The present Russo-Polish crisis has revived beyond reason the uneasiness long felt by all small neighbors of the Soviet Union lest Bolshevist imperialism revert to the tendency to absorb geographically and politically non-Russian territory. Nobody in Kabul is of course in a position to judge how far the Soviet Government is bluffing and how far it is in earnest but the situation admittedly contains many imponderables and the Afghans have vivid recollections of the intensive Sovietization between 1939 and 1941 of the parts of Poland annexed by Russia. More recently certain alarming reports received from Iran have created the impression here that the Soviet irruption into that country has spread communism among workers and peasants and may even incite the army to rise against the alleged “rapacious ruling classes”.
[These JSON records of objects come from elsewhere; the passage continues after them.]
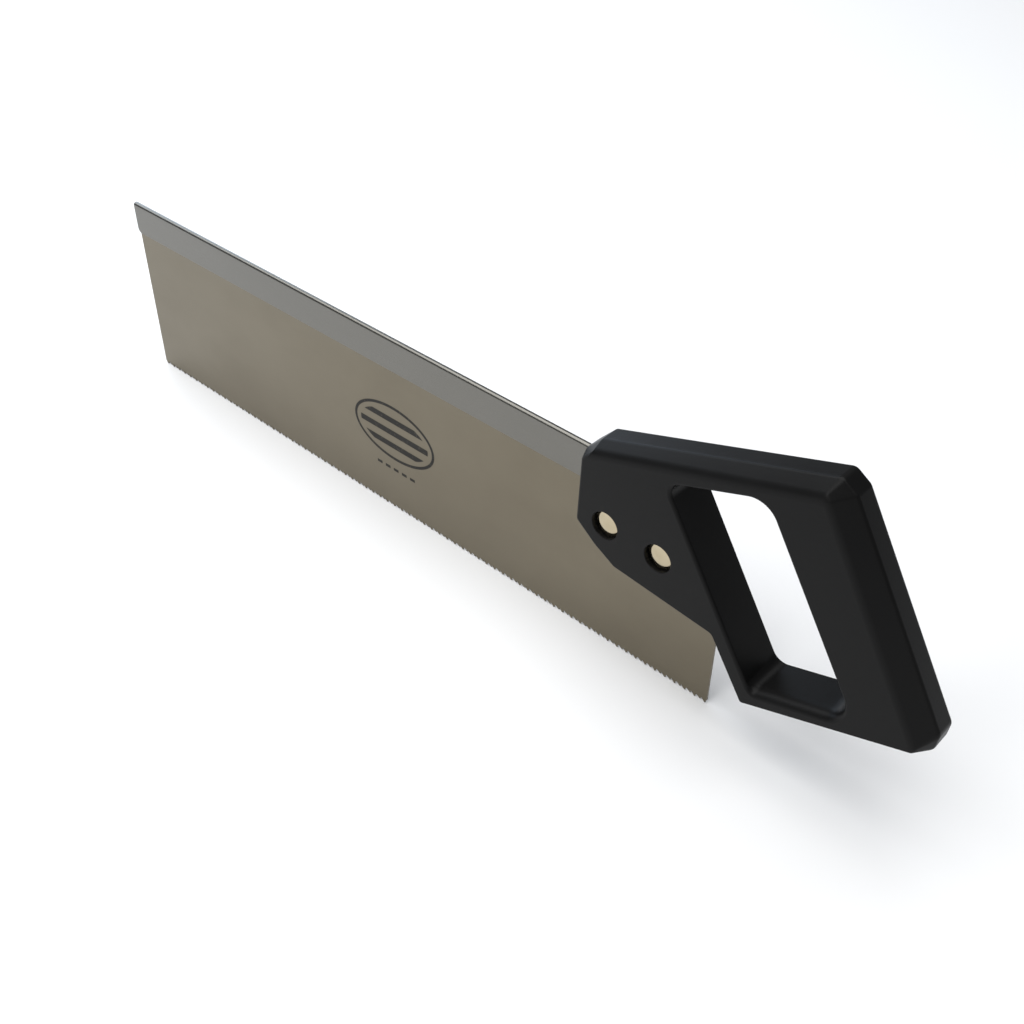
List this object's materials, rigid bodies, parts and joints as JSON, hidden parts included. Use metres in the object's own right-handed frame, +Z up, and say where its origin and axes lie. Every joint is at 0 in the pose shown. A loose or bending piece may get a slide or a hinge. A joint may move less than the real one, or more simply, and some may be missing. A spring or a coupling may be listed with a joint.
{
  "type": "hand saw",
  "caption": "Back saw for a mitre box: toothed steel plate, folded steel back and a closed one-piece moulded handle held by binder screws.",
  "frame": {"origin": "on the line of the tooth points, in the middle of the plate's thickness, under the middle of the saw's whole length", "axes": "+Z up from the teeth to the back, +X along the saw from the toe to the handle, +Y out of the plate's far side; the saw is upright, teeth down"},
  "size_m": [0.4382, 0.019, 0.1321],
  "materials": {
    "plate_steel": "ground and lightly polished, fine grain along the plate",
    "back_steel": "bright rolled strip, satin",
    "handle_plastic": "satin moulded, very fine grain, softly rounded edges",
    "plated_fastener": "warm nickel plating, polished"
  },
  "bodies": {
    "root": {"saw_plate": "plate_steel", "folded_back": "back_steel", "handle": "handle_plastic", "front_barrel_nut": "plated_fastener", "rear_barrel_nut": "plated_fastener", "front_binder_screw": "plated_fastener", "rear_binder_screw": "plated_fastener"}
  },
  "joints": []
}
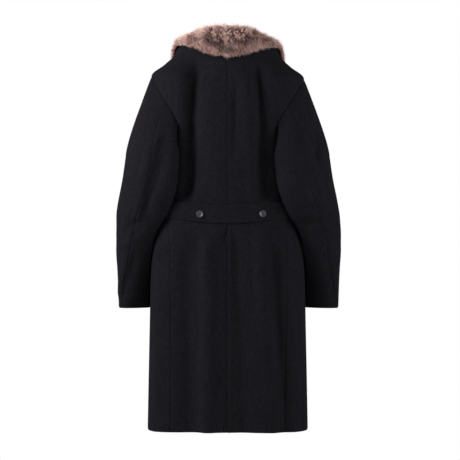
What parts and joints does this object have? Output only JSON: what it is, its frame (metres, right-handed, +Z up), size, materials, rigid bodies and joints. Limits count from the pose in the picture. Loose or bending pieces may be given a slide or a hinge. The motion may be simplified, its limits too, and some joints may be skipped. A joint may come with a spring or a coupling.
{
  "type": "double-breasted military coat",
  "caption": "Long double-breasted wool military coat with fur collar, set-in sleeves, flap pockets, back vent and buttoned half belt, filled out as worn.",
  "frame": {"origin": "middle of the neck opening, level with where the wearer's shoulders carry the coat", "axes": "+Z up, along the coat's length; the fronts face -Y; +X is the wearer's left"},
  "size_m": [0.6282, 0.3135, 1.1218],
  "materials": {
    "melton": "heavy black wool melton, brushed nap",
    "fur": "pinkish brown long-haired fur pile",
    "button_horn": "dark polished horn-like resin"
  },
  "bodies": {
    "root": {"back_left": "melton", "back_right": "melton", "front_left": "melton", "front_right": "melton", "lapel_left": "melton", "lapel_right": "melton", "half_belt": "melton", "pocket_flap_left": "melton", "pocket_flap_right": "melton", "sleeve_under_left": "melton", "sleeve_top_left": "melton", "sleeve_under_right": "melton", "sleeve_top_right": "melton", "fur_collar": "fur", "under_collar": "melton", "belt_button_left": "button_horn", "belt_button_right": "button_horn", "front_button_left_1": "button_horn", "front_button_right_1": "button_horn", "front_button_left_2": "button_horn", "front_button_right_2": "button_horn", "front_button_left_3": "button_horn", "front_button_right_3": "button_horn", "front_button_left_4": "button_horn", "front_button_right_4": "button_horn"}
  },
  "joints": []
}
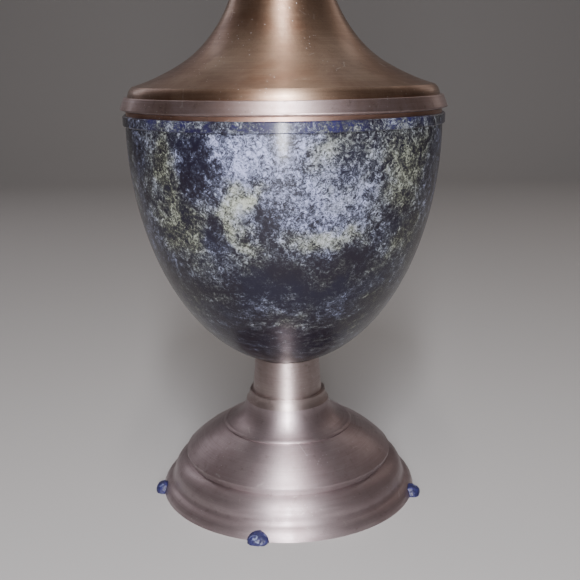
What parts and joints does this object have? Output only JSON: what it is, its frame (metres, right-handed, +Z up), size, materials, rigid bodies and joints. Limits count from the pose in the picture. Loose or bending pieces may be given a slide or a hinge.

The Afghans are convinced that when the war is over Russia will demand substantial territorial concessions of her neighbors and that neither the US nor Great Britain will be able to stop her. They consider the Polish incident as a straw which shows the mind [wind?] and much will depend on how and how quickly the dispute is settled.

Russian Ambassador who left for Moscow January 7 has not yet returned.

Repeated to Kuibyshev.

Engert
  1. For telegram No. 54, see Foreign Relations, 1942, vol. iv, p. 54; telegrams No. 74 and No. 129 not printed.